The Vancouver Sun reports on a strange state of affairs at the British Columbia privacy office in Canada:
Operations at the Office of the Information and Privacy Commissioner have ceased, leaving British Columbians with no independent office to hold the government accountable, says a leaked letter marked “Extremely Urgent” to the Speaker of the Legislative Assembly. […]
The letter warns that B.C. has no independent office that can hold the provincial government and nearly 3,000 public bodies to account under the Freedom of Information and Protection of Privacy Act.
“I write to you urgently about a most serious matter and request your urgent assistance,” [the executive director of the Office of the Information and Privacy Commissioner, Mary Carlson,] said, in the letter dated Jan. 22.

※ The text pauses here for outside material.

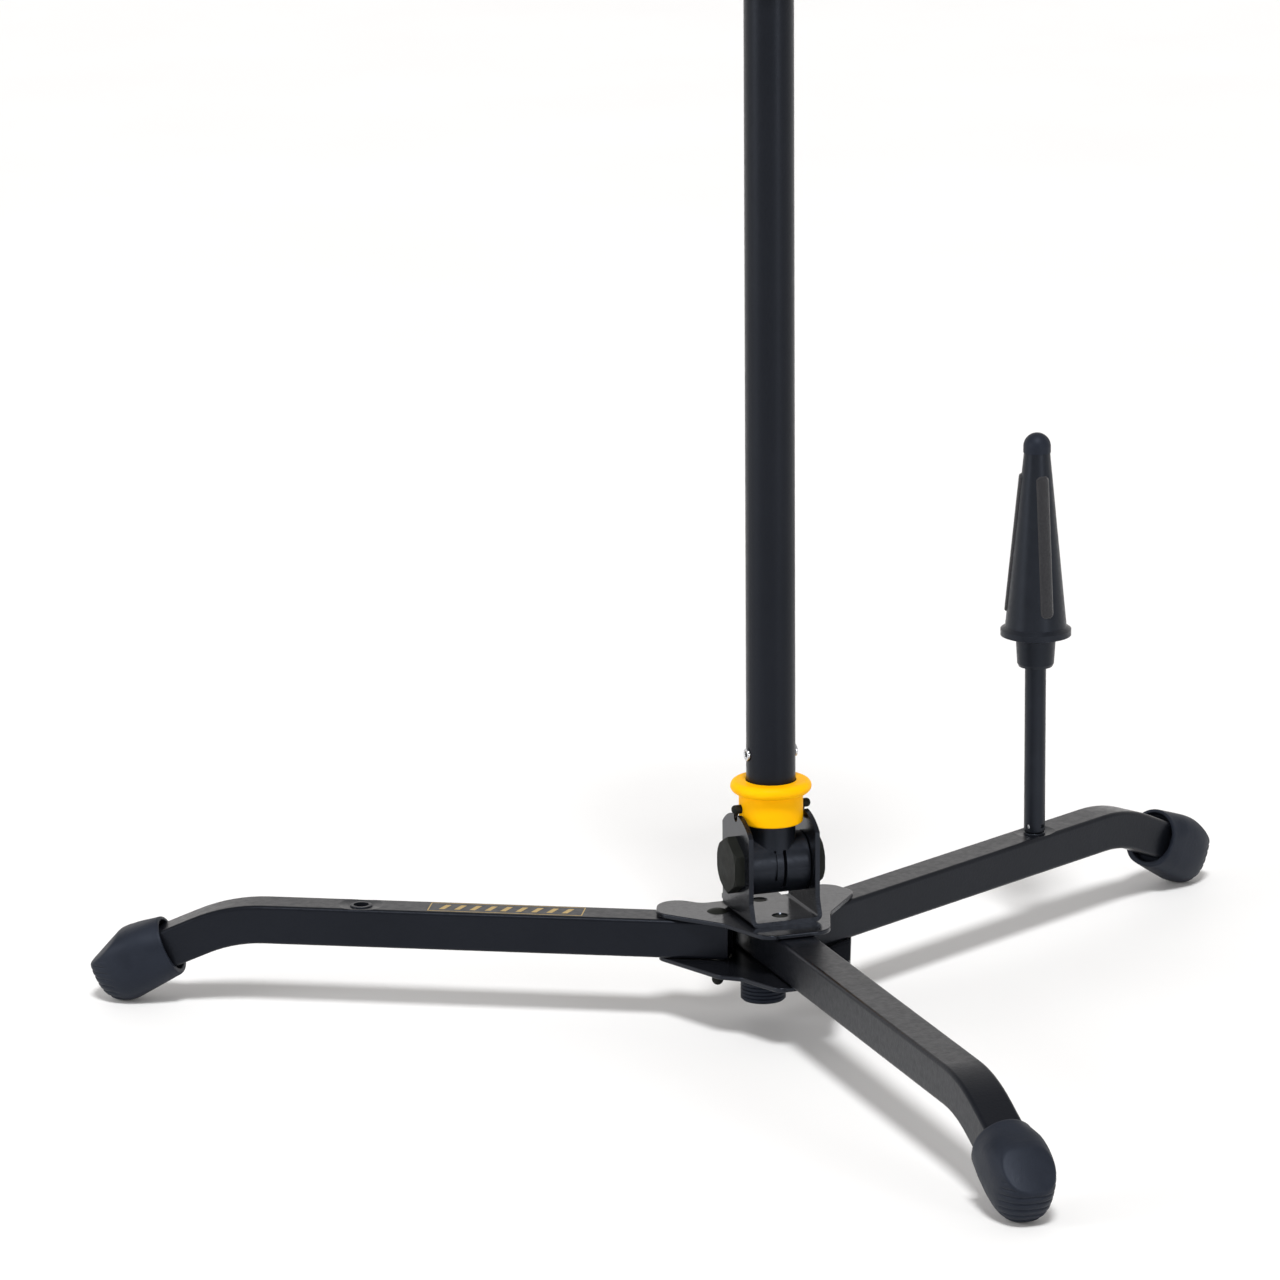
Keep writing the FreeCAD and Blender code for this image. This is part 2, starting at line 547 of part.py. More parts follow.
def clamp_knob():
    """A five-lobed knob on the clamp screw."""
    start, end, lobes = BOSS_END + 1.0, BOSS_END + 19.0, 5
    grip = rod(13.0, start + 5.0, end, CLAMP_SCREW_HEIGHT)
    knob = [grip]
    for k in range(lobes):
        angle = math.radians(90 + 360 * k / lobes)
        y, z = 12.0 * math.cos(angle), 12.0 * math.sin(angle)
        knob.append(rod(6.0, start + 5.0, end, CLAMP_SCREW_HEIGHT + z, y))
    neck = rod(8.0, start, start + 5.0, CLAMP_SCREW_HEIGHT)
    knob = join(*knob, neck)
    return knob.cut(rod(SCREW_RADIUS, start - 1, 44.0, CLAMP_SCREW_HEIGHT))


def tube_bushing():
    """The nylon bushing that guides the inner tube in the top of the lower tube."""
    sleeve = join(cylinder(POST_BORE - 0.05, POST_TOP - 45, POST_TOP), cylinder(14.8, POST_TOP, POST_TOP + 3))
    sleeve = sleeve.cut(cylinder(INNER_RADIUS + RUNNING, POST_TOP - 50, POST_TOP + 5))
    return sleeve.cut(rod(SCREW_RADIUS + 0.4, 5, 20, CLAMP_SCREW_HEIGHT))


# Telescoping tube and bell rest

INNER_LOW = 520.0
REST_LOW = INNER_TOP - 24.0
DISC = INNER_TOP + 34.0


def inner_tube():
    """The telescoping tube."""
    return ring(INNER_RADIUS, INNER_RADIUS - 1.5, INNER_LOW, INNER_TOP)


def tube_glide():
    """The plastic end of the inner tube that slides inside the lower tube."""
    body = join(cylinder(POST_BORE - FREE, INNER_LOW - 12, INNER_LOW),
                cylinder(INNER_RADIUS - 1.55, INNER_LOW, INNER_LOW + 18))
    return body.cut(cylinder(8.0, INNER_LOW - 12, INNER_LOW + 18))


def bell_rest():
    """A hollow moulded rest: socket over the tube, broad disc for the bell rim, and a guide cone."""
    outer = turned([(0, REST_LOW), (16.5, REST_LOW), (17.5, REST_LOW + 2), (17.5, INNER_TOP + 6),
                    (22, INNER_TOP + 16), (36, DISC - 7), (54, DISC - 3), (56, DISC - 1), (56, DISC + 4),
                    (54, DISC + 6), (52, DISC + 6), (51, DISC + 3), (35, DISC + 3), (31, DISC + 6),
                    (26, DISC + 18), (15, DISC + 62), (12, DISC + 72), (0, DISC + 72)])
    cavity = turned([(0, INNER_TOP + 4), (9, INNER_TOP + 4), (20, INNER_TOP + 18), (30, DISC - 4),
                     (29, DISC + 3), (23.2, DISC + 17), (12.2, DISC + 62), (9.5, DISC + 69), (0, DISC + 69)])
    body = outer.cut(cavity).cut(cylinder(INNER_RADIUS + 0.02, REST_LOW, INNER_TOP + 0.02))
    body = body.cut(cylinder(9.0, INNER_TOP - 1, INNER_TOP + 5))
    return body.cut(rod(2.0, 0, 20, INNER_TOP - 12))


def bell_rest_screw():
    """The small screw that holds the rest on the tube."""
    return join(rod(1.95, INNER_RADIUS + 0.05, 18.0, INNER_TOP - 12), rod(3.4, 17.6, 19.2, INNER_TOP - 12))


def bell_rest_pad():
    """The soft ring on which the bell rim stands."""
    return ring(50.0, 36.0, DISC + 3.1, DISC + 8.0)


def bell_rest_cap():
    """The rubber cap on the tip of the guide cone."""
    top = DISC + 72
    cap = join(cylinder(13.0, top + 0.1, top + 3), Part.makeSphere(13.0, Vector(0, 0, top - 3)))
    return cap.common(cylinder(20, top + 0.1, top + 20))


# Trumpet peg

STEM_RADIUS = 6.9
STEM_LOW = LEG_TOP + 0.1
STEM_BORE = STEM_LOW + 22.0   # top of the thread in the stem
CROSS_HEIGHT = STEM_LOW + 4.5
CROSS_RADIUS = 1.5
STEM_TOP = 202.0
STUD_LOW = LEG_TOP - 17.0
CONE_TOP = 322.0


def at_peg(shape):
    """A part of the peg moved from the post axis to the right leg's socket."""
    x, y = at_pivot(RIGHT, PEG_OFFSET)
    shape.translate(Vector(x, y, 0))
    return shape


def cross_hole(angle):
    """A hole across the peg, just above its foot."""
    return around(rod(CROSS_RADIUS, -20, 20, CROSS_HEIGHT), angle)


def peg_stem():
    """The round stem of the peg, drilled twice across its foot."""
    bevel = 0.8
    stem = turned([(0, STEM_LOW), (STEM_RADIUS - bevel, STEM_LOW), (STEM_RADIUS, STEM_LOW + bevel),
                   (STEM_RADIUS, STEM_TOP - bevel), (STEM_RADIUS - bevel, STEM_TOP), (0, STEM_TOP)])
    stem = stem.cut(cylinder(THREAD_RADIUS - RUNNING, STEM_LOW, STEM_BORE))
    return at_peg(stem.cut(cross_hole(RIGHT)).cut(cross_hole(RIGHT + 90.0)))


def peg_stud():
    """The threaded stud that screws into the socket, drilled for the cross pin."""
    stud = cylinder(THREAD_RADIUS - RUNNING, STUD_LOW, STEM_BORE)
    return at_peg(stud.cut(cross_hole(RIGHT)))


def peg_cross_pin():
    """The sunk pin that locks stud and stem together."""
    reach = STEM_RADIUS - 0.9
    return at_peg(around(rod(CROSS_RADIUS - 0.02, -reach, reach, CROSS_HEIGHT), RIGHT))


def cone_radius(height):
    """Outer radius of the peg's cone at a height."""
    return 20.5 - 12.0 * (height - STEM_TOP) / (CONE_TOP - STEM_TOP)


def peg_cone():
    """The hollow cone that goes up the trumpet's bell."""
    low = STEM_TOP - 22
    outer = turned([(0, low), (11, low), (12, low + 2), (13, STEM_TOP - 4), (23, STEM_TOP - 1),
                    (23, STEM_TOP + 3), (cone_radius(STEM_TOP + 5), STEM_TOP + 5),
                    (cone_radius(CONE_TOP), CONE_TOP), (0, CONE_TOP)])
    cavity = turned([(0, STEM_TOP + 6), (15.5, STEM_TOP + 6), (6.2, CONE_TOP - 3), (0, CONE_TOP - 3)])
    return at_peg(outer.cut(cavity).cut(cylinder(STEM_RADIUS + 0.02, low, STEM_TOP + 0.02)))


def peg_pads():
    """Three soft strips along the cone."""
    low, high, thick = STEM_TOP + 14, CONE_TOP - 14, 1.6
    gap = 0.1
    shell = turned([(cone_radius(low) + gap, low), (cone_radius(low) + thick, low),
                    (cone_radius(high) + thick, high), (cone_radius(high) + gap, high)])
    bar = block((0, 40), (-4.5, 4.5), (low, high))
    strips = [shell.common(around(bar, 30 + 120 * k)) for k in range(3)]
    return at_peg(Part.makeCompound([strip.Solids[0] for strip in strips]))


def peg_tip():
    """The rubber tip of the peg."""
    radius = cone_radius(CONE_TOP) + 0.4
    shoulder = CONE_TOP + 4
    dome = Part.makeSphere(radius, Vector(0, 0, shoulder)).common(cylinder(20, shoulder, shoulder + 20))
    return at_peg(join(dome, cylinder(radius, CONE_TOP + 0.1, shoulder)))


def all_nodes():
    """Every separate piece by its node name, about the post axis."""
    nodes = {
        "top_plate": hub_plate(HUB_ROOF, TOP_OUTLINE),
        "bottom_plate": bottom_plate(),
        "fixed_leg": fixed_leg(),
        "fixed_leg_boot": boot(FIXED, FIXED_BEND),
        "fixed_leg_rivets": fixed_rivets(),
        "rear_bumper": rear_bumper(),
        "hinge_bracket": hinge_bracket(),
        "pivot_bolt": pivot_bolt(),
        "pivot_nut": pivot_nut(),
        "post_knuckle": post_knuckle(),
        "hinge_bushes": hinge_bushes(),
        "post_tube": post_tube(),
        "retaining_rivet": retaining_rivet(),
        "spring_seat": spring_seat(),
        "lock_spring": lock_spring(),
        "spring_cup": spring_cup(),
        "release_collar": release_collar(),
        "lock_pin": lock_pin(),
        "tube_bushing": tube_bushing(),
        "clamp_collar": clamp_collar(),
        "clamp_nut": clamp_nut(),
        "clamp_screw": clamp_screw(),
        "clamp_knob": clamp_knob(),
        "inner_tube": inner_tube(),
        "tube_glide": tube_glide(),
        "bell_rest": bell_rest(),
        "bell_rest_screw": bell_rest_screw(),
        "bell_rest_pad": bell_rest_pad(),
        "bell_rest_cap": bell_rest_cap(),
        "peg_stem": peg_stem(),
        "peg_stud": peg_stud(),
        "peg_cross_pin": peg_cross_pin(),
        "peg_cone": peg_cone(),
        "peg_pads": peg_pads(),
        "peg_tip": peg_tip(),
    }
    for side, angle in (("left", LEFT), ("right", RIGHT)):
        nodes[side + "_leg"] = swivel_leg(angle)
        nodes[side + "_leg_boot"] = boot(angle, SWIVEL_BEND)
        nodes[side + "_peg_socket"] = peg_socket(angle)
        nodes[side + "_pivot_rivet"] = pivot_rivet(angle)
        nodes[side + "_leg_washers"] = leg_washers(angle)
    return nodes


def centre_shift(nodes):
    """How far along Y the stand moves to put the middle of its footprint at the origin."""
    box = Part.makeCompound(list(nodes.values())).optimalBoundingBox(False)
    return -(box.YMin + box.YMax) / 2


def main():
    os.makedirs("parts", exist_ok=True)
    nodes = all_nodes()
    shift = centre_shift(nodes)
    for name, shape in nodes.items():
        shape.translate(Vector(0, shift, 0))
        shape.exportStep("parts/" + name + ".step")
    print("post axis at y =", round(shift, 4), "in", len(nodes), "nodes")


if __name__ == "__main__":
    main()
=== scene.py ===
import json
import math

import bmesh
import bpy
import numpy as np
from mathutils import Matrix, Vector, noise


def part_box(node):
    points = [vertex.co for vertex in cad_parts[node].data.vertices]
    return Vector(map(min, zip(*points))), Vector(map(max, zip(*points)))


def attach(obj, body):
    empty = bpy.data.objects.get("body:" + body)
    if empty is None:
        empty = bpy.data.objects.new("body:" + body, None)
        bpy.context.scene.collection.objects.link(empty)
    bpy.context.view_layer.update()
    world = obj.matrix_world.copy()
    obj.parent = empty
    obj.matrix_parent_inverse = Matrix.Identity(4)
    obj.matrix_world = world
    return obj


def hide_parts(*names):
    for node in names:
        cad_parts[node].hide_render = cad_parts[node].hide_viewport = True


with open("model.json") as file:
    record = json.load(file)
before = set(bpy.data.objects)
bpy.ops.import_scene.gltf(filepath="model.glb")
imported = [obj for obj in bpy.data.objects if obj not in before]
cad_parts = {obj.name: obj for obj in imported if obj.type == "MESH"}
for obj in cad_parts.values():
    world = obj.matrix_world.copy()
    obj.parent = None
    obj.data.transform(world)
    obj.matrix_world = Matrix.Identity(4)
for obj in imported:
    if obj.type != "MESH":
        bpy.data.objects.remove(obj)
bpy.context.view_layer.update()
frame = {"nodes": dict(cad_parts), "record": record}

MM = 0.001


def middle(node):
    """The middle of a CAD node's box."""
    low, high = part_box(node)
    return (low + high) / 2


# Places taken from the frame
POST = middle("post_tube")
POST.z = 0.0
LEG_SIZE = 25.0 * MM
LEG_MID = middle("left_leg_washers").z
LEG_TOP = LEG_MID + LEG_SIZE / 2
SPLAY = math.radians(28.0)
ANGLES = {"fixed_leg": math.radians(-90.0), "left_leg": math.pi - SPLAY, "right_leg": SPLAY}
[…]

The previous commissioner, David Loukidelis, resigned on Jan. 19. He will take over Feb. 1 as deputy attorney-general, replacing Allan Seckel.
Carlson said with his absence the delegation of powers, duties and functions “have lapsed . . . and no one in the office can make valid delegations until an acting commissioner is appointed.”
Carlson said she wrote to the premier on Thursday but did not get a response. She urged the Speaker to secure the appointment of an acting commissioner.
NDP Leader Carole James said it was a “huge oversight on something basic” that the government did not immediately appoint an acting commissioner.
The letter, sent Friday, is from the executive director of the Office of the Information and Privacy Commissioner, Mary Carlson, and is addressed to Bill Barisoff.